Sports as a Point of Sharing
As you can see, sports are a big part of my life in more ways than one. For me, athletics have been a vehicle for fitness, fun, and personal transformation. Perhaps most importantly, sports have provided an avenue for meaningful shared experiences with my family and friends. These days, for example, my favorite runs are the ones I do with my husband and daughter. This past July 4th, my little family of three ran our first 5K race together, and it was not without some sense of accomplishment that we crossed the finish line first in the stroller category. The best part is, I have so many precious moments like this to look forward to. I can’t wait for the day my little girl can hold a tennis racquet and join me on the court. I can’t wait for the day she beats me. I can’t wait for the day she crosses the finish line on her own as I shout, “You go girl!”
That’s my story. What’s Yours?
“Strive for Less.” “Less work”. “Less Stress”. “Just Less”. I love it. I am a full time mom of 2 (well 3 if you count my husband =) active, witty, and energetic boys! I also work full time outside of the home. My workouts are my sanity — even when it means I must fit them in between 5-7am 3-4X/week. Which I have become dedicated to for the last 4 years and still going strong. During these unprecendented and challenging times, I find I am often drawn to my priorities and make decisions about them every day. Those 3 priorities are My Family, My Health, and My Work. In that order — having a busy full time job outside — contstantly makes me think — how do I simplfy? Reading your blog gave me a simple statement to keep reminding me and looking for new ways to “Strive for Less”; and that is a good thing with the right priorities!
Way to go, Amy! You are one heck of an inspiration for us all. I can’t imagine how hard it is to quit smoking, but schooching athletic endeavors into one’s life, I believe is the key to overcoming virtually anything. That’s why my 41/2 and 6 year olds girls are going to live sports like I did.
I caught the sport bug early on in my life in Colorado Springs. Sadly, although the U.S. Olympic Training Center was there, in the days of my endeavors my sport wasn’t really a focus down there. Sure, the OTC hosted tons of volleyballers, runners, table tennis-ers and even boxers, but no gymnastics. In fact, there weren’t any elite gymnasts in my town at all, although there were several gyms. My mom drove me and my three buddies to the gym 40 minutes away (both ways uphill in the snow…you know the drill!) every day after school. We went to Broadmoor Elementary, then it was into the car for workouts every day of the week from 4-8 pm. To this day, I am convinced that I put my homework under my pillow and it was done for me by homework fairies in the night. Thanks fairies! Dinner was alone every night, and my folks were so supportive that by the time I was 13, they allowed me to answer an ad in International Gymnast for tryouts for Bela Karolyi’s team he was forming at the Univ. of Oklahoma after defecting from Romania. Well, long story short, I made the team and left home at 13 to live with a family of another gymnast in Norman. Although I only stayed 9 mos., the experience was a life-changer for me. Those middle school years are pure hell, but I always had my sports to differentiate me. I didn’t get mucked down in the mire of teenage angst like many of my peers because I was always at the gym! When I got back to Colorado, I continued some gymnastics, but also joined the dive team, played high school tennis on a team full of state champs (not me though!), and of course, resumed skiing my rear end off. The OK experience was sort of extreme, but the importance of instilling confidence through sports is in my veins. Now that I have two wild women of my own who see that sports and exercising are a part of our lives, I’m hoping the gift of being active will serve them well. Long Live Sport!

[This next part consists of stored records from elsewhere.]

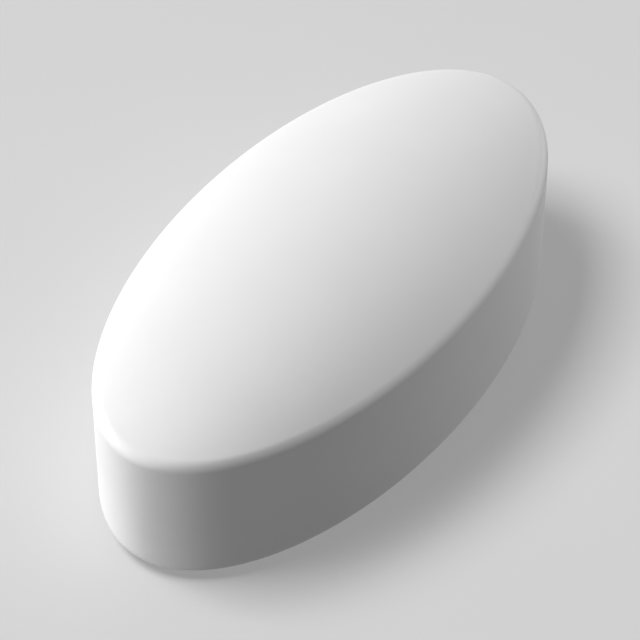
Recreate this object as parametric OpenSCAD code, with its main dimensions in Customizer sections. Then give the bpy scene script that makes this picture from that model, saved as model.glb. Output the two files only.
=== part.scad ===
// Magnetic stir bar, elliptical pattern: a white PTFE jacket moulded in one piece round a rod magnet.
// Millimetres. X runs along the bar, Y across it and Z up.
// The origin is the middle of the flat underside that the bar stands on.

/* [Jacket] */
// Length along X
jacket_length = 40; // [34:0.5:60]
// Width along Y
jacket_width = 20.5; // [16:0.1:40]
// Height of the upright wall, from the underside to the sharp corner that it would make with the crown
wall_height = 12.1; // [10:0.1:20]
// Rise of the domed crown above that corner
crown_rise = 2.5; // [1:0.1:4]
// Radius that rounds the crown into the wall
crown_edge_radius = 0.9; // [0.2:0.1:2]
// Radius that rounds the wall into the underside
base_edge_radius = 1.7; // [0.2:0.1:3]

/* [Magnet] */
// Diameter of the rod magnet
magnet_diameter = 8; // [4:0.1:9.6]
// Length of the rod magnet
magnet_length = 30; // [16:0.5:36]
// Chamfer on both ends of the rod magnet
magnet_chamfer = 0.5; // [0.1:0.1:1]
// Thickness of the jacket under the magnet
floor_thickness = 2; // [1:0.1:4]
// Gap between the magnet and the jacket, which is none where the jacket is moulded on
moulding_gap = 0; // [0:0.05:0.3]

/* [Hidden] */
$fn = 180;

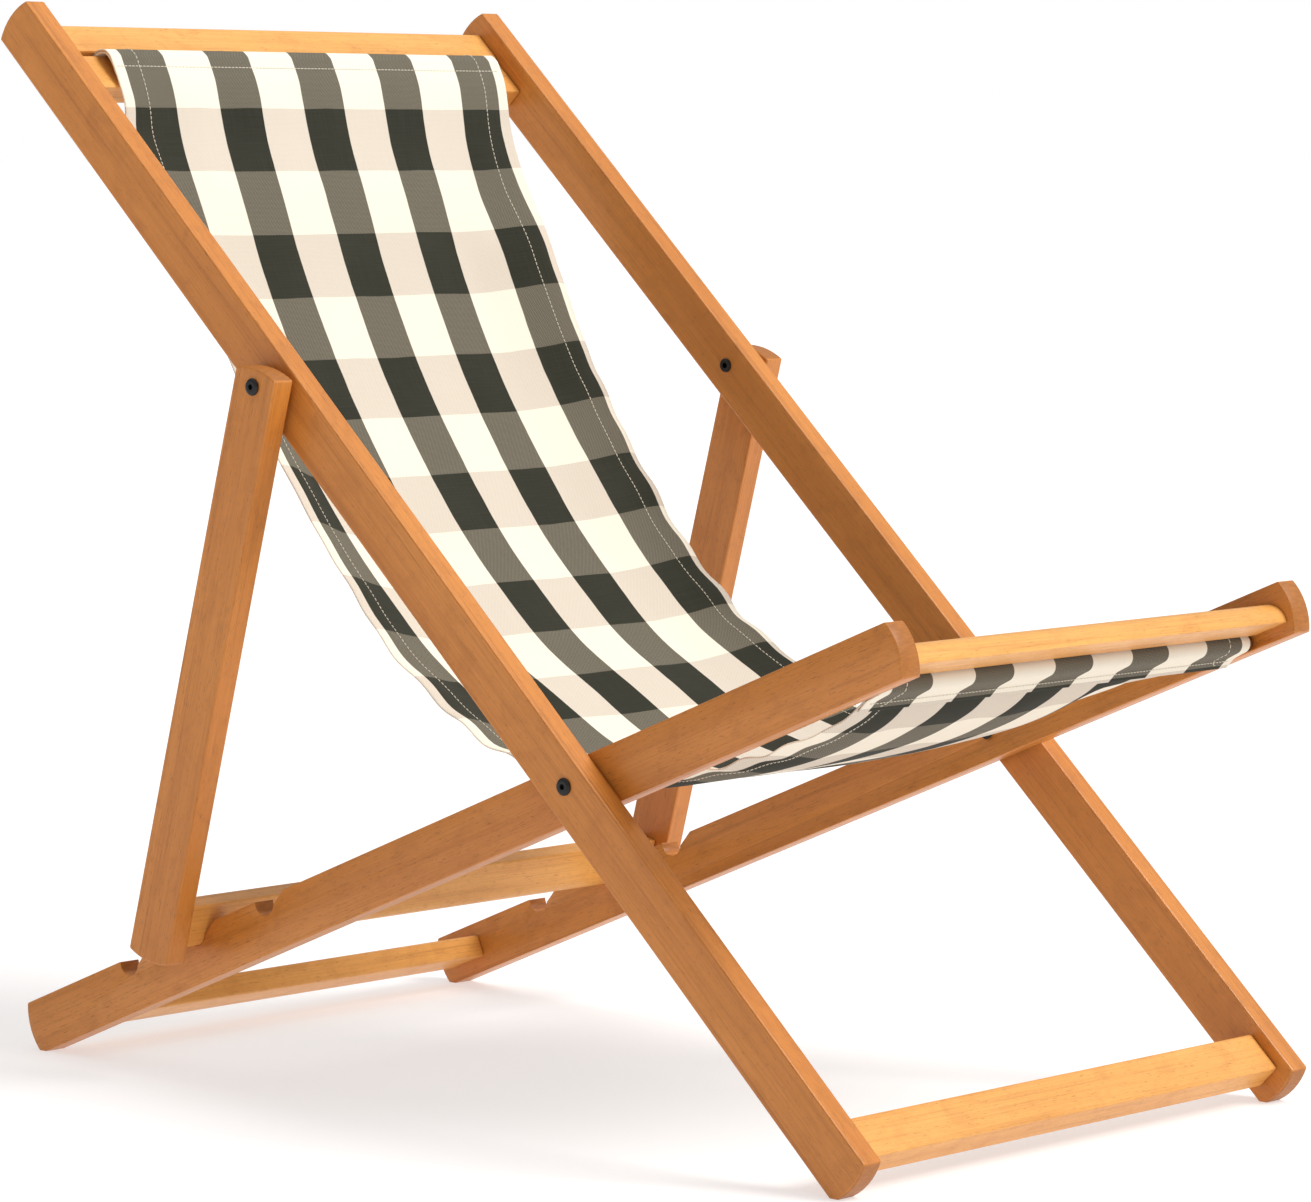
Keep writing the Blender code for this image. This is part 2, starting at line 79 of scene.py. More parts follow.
# ----------------------------------------------------------------- node tools
class Nodes:
    """A small builder for shader nodes."""

    def __init__(self, name):
        self.mat = bpy.data.materials.new(name)
        self.mat.use_nodes = True
        self.nt = self.mat.node_tree
        self.bsdf = next(n for n in self.nt.nodes if n.type == "BSDF_PRINCIPLED")
        self.bsdf.location = (900, 0)
        self.count = 0

    def add(self, kind, **values):
        n = self.nt.nodes.new(kind)
        n.location = (-1400 + 180 * (self.count % 12), 500 - 220 * (self.count // 12))
        self.count += 1
        for k, v in values.items():
            setattr(n, k, v)
        return n

    def put(self, socket, value):
        if isinstance(value, bpy.types.NodeSocket):
            self.nt.links.new(value, socket)
        else:
            socket.default_value = value

    def math(self, op, a, b=0.0, c=0.0, clamp=False):
        n = self.add("ShaderNodeMath", operation=op, use_clamp=clamp)
        for s, v in zip(n.inputs, (a, b, c)):
            self.put(s, v)
        return n.outputs[0]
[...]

Count me inspired! I’m 51 years old and working on being able to simply complete a one mile run. This story has given me a role model to envision as I pursue my goal: to run a 5K! Thank you, Amy, for your honesty about the difficulties you have encountered. I have a sense that I’ve turned the corner fitness-wise and I credit this article for it!
Wow! Thanks for your thoughtful and generous feedback, ladies. I’m delighted that many of you can relate to and draw encouragement from some substantial nuggets of my life. It’s yet another way that sports can provide a point of sharing, this time among athletic-minded women. I, for one, am grateful for the opportunity to share my experiences with gals like you.
But sharing goes both ways. I want to hear your stories. A few of you have shared a bit in your comments, for which I thank you, but I’m greedy for more. Please, I encourage you to click the “What’s Yours?” link at the end of the article and tell us about the mountains you’ve climbed, the hurdles you’ve leapt over, and how athletics are a meaningful part of your life. Who knows, the next amazing woman featured in this space could be you!
Thanks again for reading and sharing.
Dallas sounded good to me. It was where Amy began her “quest for less”,
quit smoking, found her competitive drive in her love for running, and became
happy. Not bad! Part I liked best, crossing the finish line first in the stroller
category. I wish I played tennis well enough to join my daughter, Amy, on the
What an inspiring story! I ran the Portland Marathon in 2000 and loved it. I have wanted to do it again, but life has tended to get in the way…but recently I have felt this intense fire to get over myself, to get the message that less is best and to realize that time is precious! Thank you for sharing!
“Strive for less”… I love that. As a mom of two, working part-time and constantly feeling stressed and frantic about getting everything done, I can really see the merit of this idea. I enjoyed your article. Thank you! 🙂
You make Dallas sound sub-par. Go Cowboys!